- Flag
- Location of Imués in Nariño Department
- Imués Location in Colombia
- Coordinates: 1°03′18″N 77°29′49″W﻿ / ﻿1.05500°N 77.49694°W
- Country: Colombia
- Department: Nariño
- Subregion: La Sabana
- Founded: 28 June 1572
- Municipal status: 1849

Area
- • Municipality and town: 86 km^{2} (33 sq mi)

Population (2025 projection)
- • Municipality and town: 8,029
- • Density: 93/km^{2} (240/sq mi)
- • Urban: 1,102
- Time zone: UTC-5 (Colombia Standard Time)
- Website: www.imues-narino.gov.co

= Imués =

Municipality in Nariño Department, Colombia

Imués is a municipality and town in the Nariño Department of southwestern Colombia. It forms part of the La Sabana subregion of the Colombian Andes. The municipality covers approximately 86 km2. The 2018 Colombian census recorded an adjusted population of 7,657, while official projections estimated 8,029 inhabitants in 2025.

==History==

The traditional foundation date of Imués is 28 June 1572. The Government of Nariño associates the early settlement with the indigenous Quillacinga people and with the leadership of the local cacique Carlos Quiscualtud.

According to local tradition, the name Imués means “hidden water” (agua escondida), a reference to the springs that historically supplied water to the settlement. Imués was initially associated administratively with the province of Túquerres and received municipal status in 1849.

==Geography==

Imués is located in the southwestern part of Nariño Department. The municipal territory has mountainous and irregular relief, with climatic conditions ranging from relatively warm lower valleys to cold highland areas. Cerro Cambutes is one of its most prominent landforms, and the territory contains forests, ravines, springs and agricultural valleys associated with the watersheds of the Guáitara and Sapuyes rivers.

The municipality borders Guaitarilla and Yacuanquer to the north, Yacuanquer to the east, Funes, Iles and Ospina to the south, and Ospina and Túquerres to the west.

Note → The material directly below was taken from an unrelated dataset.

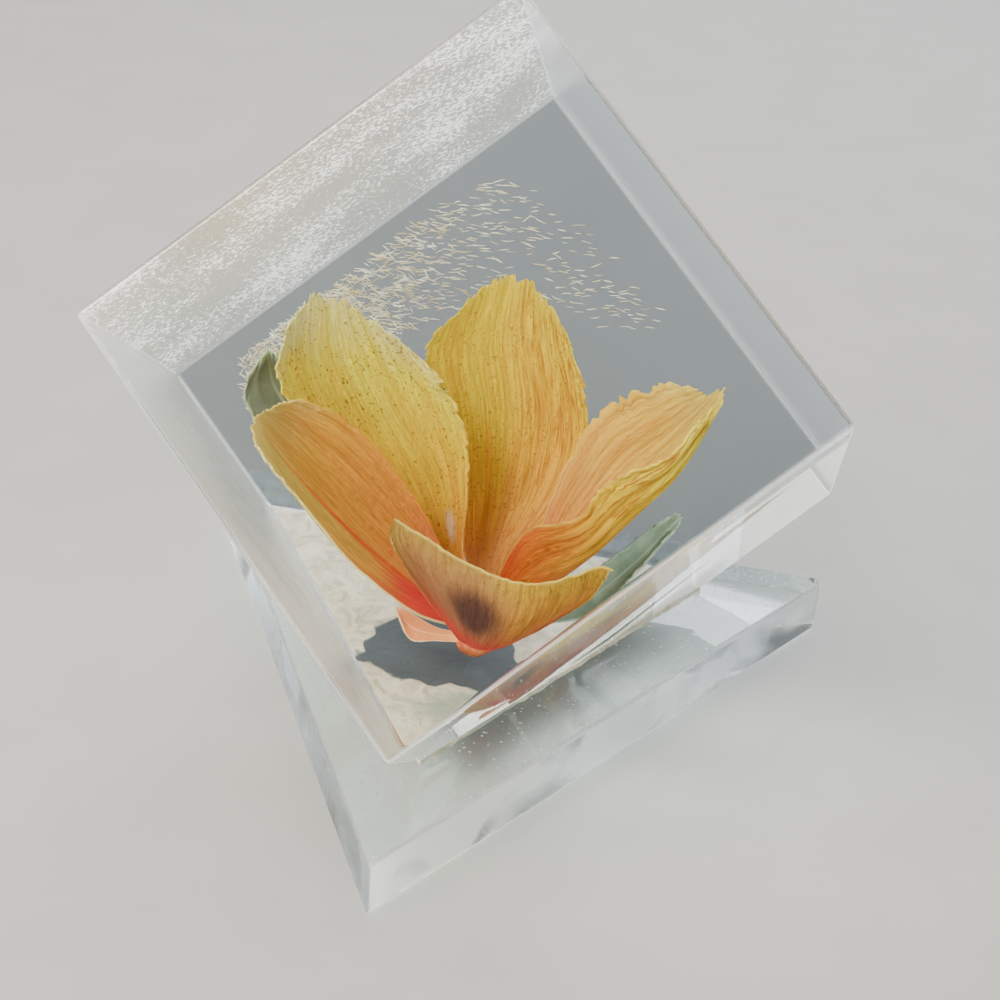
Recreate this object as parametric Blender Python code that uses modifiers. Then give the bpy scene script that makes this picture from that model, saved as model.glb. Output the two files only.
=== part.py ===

==Administrative divisions==

In addition to the municipal seat of Imués, the national DIVIPOLA directory records four populated centres within the municipality:

- El Pedregal
- Pilcuan La Recta
- Pilcuan Viejo
- Santa Ana

The municipality also contains 28 rural settlements or veredas.

==Demographics==

The adjusted results of the 2018 census gave Imués a population of 7,657. The National Administrative Department of Statistics projected that its population would reach 8,029 in 2025, of whom 1,102 would live in the municipal urban centre. The figures indicate that most of the municipality's inhabitants live in rural areas.

==Economy==

The economy of Imués is predominantly rural and forms part of the wider agricultural economy of the La Sabana subregion. The departmental development plan identifies maize, wheat, barley, potatoes, peas, carrots and other vegetables as characteristic crops of the region. Livestock farming, including cattle, sheep and goats, also contributes to the production of meat and dairy products.

The Government of Nariño's agricultural information system records peas, bulb onions, beans, potatoes, milk, tomatoes and wheat among the products associated with Imués.

==Culture and tourism==

The departmental tourism authority identifies the municipality's Andean landscapes, agricultural traditions and historical routes as potential attractions. Places and routes promoted by local authorities include Cerro Cambutes and the historic Camino Real, also known locally as the Camino de Bolívar or Camino del Inca.

Local cultural practices include religious celebrations, agricultural fairs, community work gatherings known as mingas, farmers' markets and traditions connected with rural food production. Municipal and departmental authorities have also proposed ecological walks, agricultural tourism and community-based tourism as components of the area's development strategy.